Frequently Asked Questions

Is esports SEO different from sportsbook SEO?

Yes. While both share technical SEO foundations and YMYL compliance requirements, esports SEO requires a different publisher network (gaming and esports media rather than traditional sports outlets), a tournament-driven content calendar rather than a seasonal one, and content written in the terminology and tone that gaming-native audiences expect.

What games should an esports betting platform prioritize for content?

Content strategy should prioritize the titles with the largest competitive scenes and betting volume — typically Counter-Strike, League of Legends, Dota 2, and Valorant — with dedicated, game-specific content rather than one generic esports betting page covering all titles superficially.

How often should esports betting content be published?

Because esports operates year-round with no single seasonal peak, content needs a continuous publishing cadence tied to each game’s individual tournament calendar, rather than a quarterly or seasonal schedule borrowed from traditional sports content planning.

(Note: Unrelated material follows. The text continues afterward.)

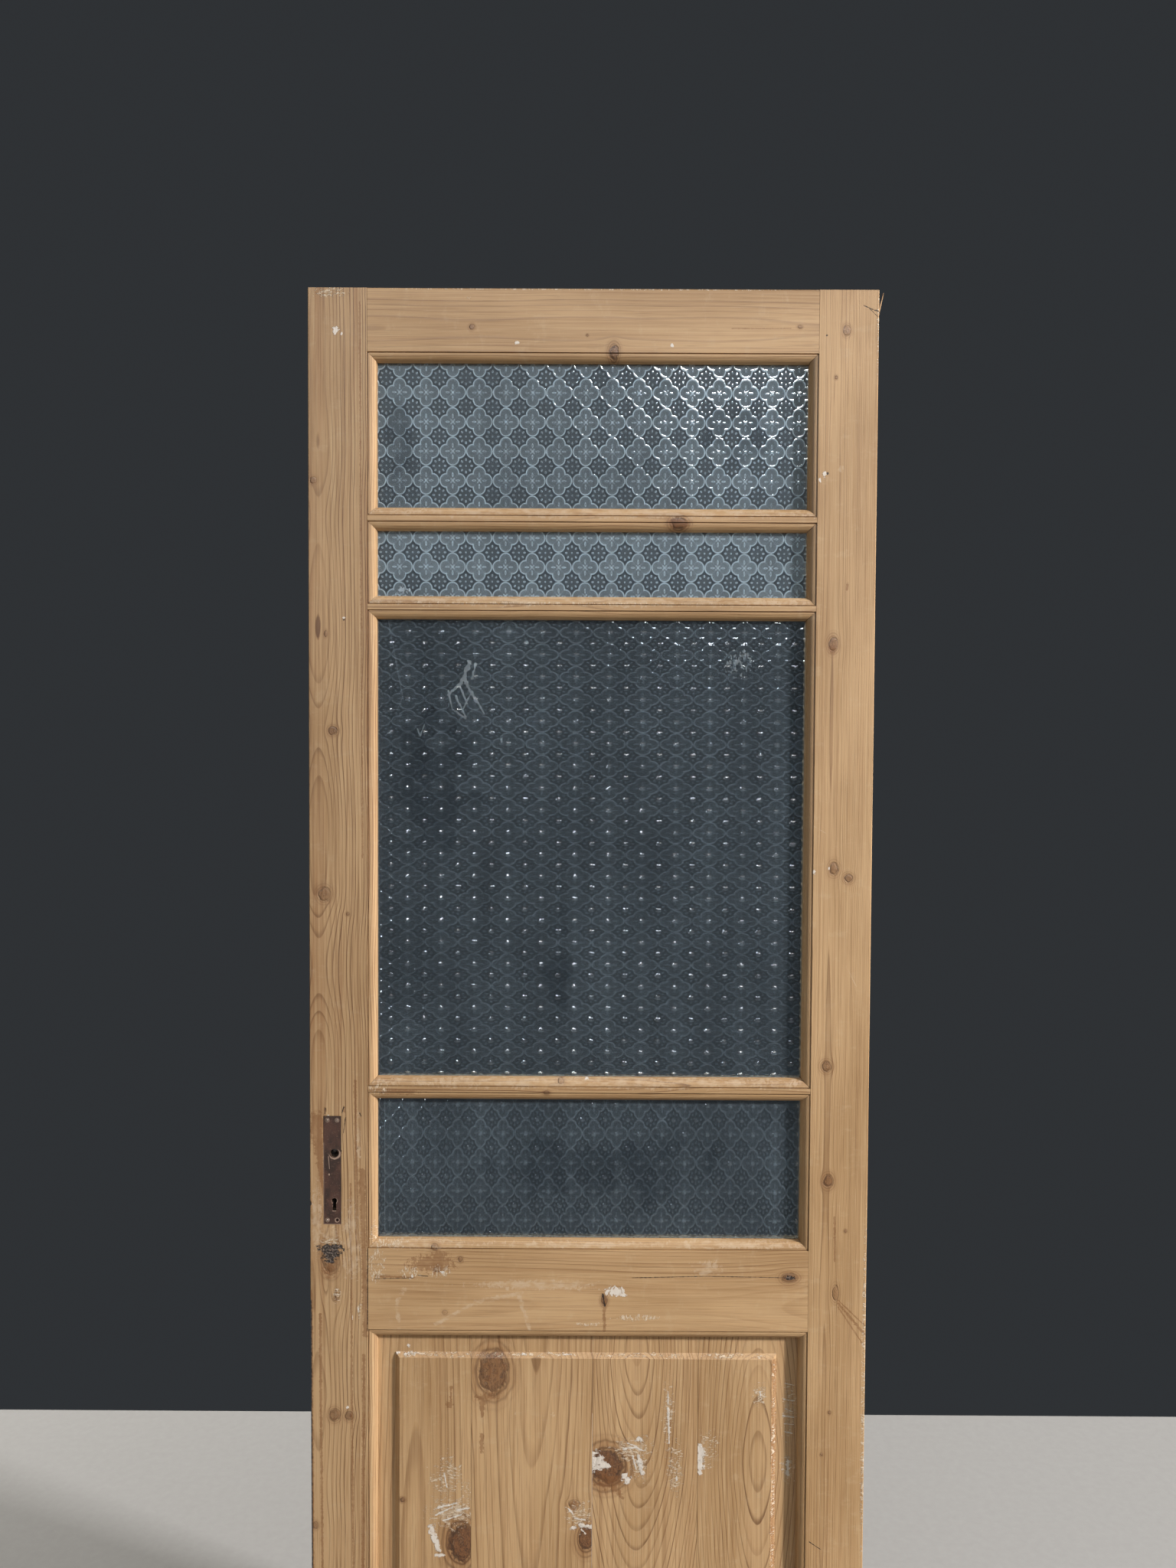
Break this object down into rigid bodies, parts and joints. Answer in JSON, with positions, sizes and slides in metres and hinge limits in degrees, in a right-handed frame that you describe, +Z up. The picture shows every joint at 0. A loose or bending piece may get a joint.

Can the same SEO team handle both sportsbook and esports SEO?

Yes, provided the team treats them as parallel tracks with separate publisher relationships and content calendars, sharing only the technical SEO and compliance foundation. Applying one undifferentiated strategy across both verticals typically underperforms in both.

What kind of links matter most for esports betting SEO?

Editorial mentions and niche edits on gaming news sites and esports media tied to actual tournament coverage carry the most relevance. Generic high-DR placements from sites with no real connection to competitive gaming pass comparatively little ranking value.

Why does esports content need a different tone than sportsbook content?

Esports audiences are typically younger, digitally native, and already deeply familiar with the games they’re betting on. Content written in an overly simplified or generic tone, without game-specific terminology, tends to underperform regardless of technical optimization quality.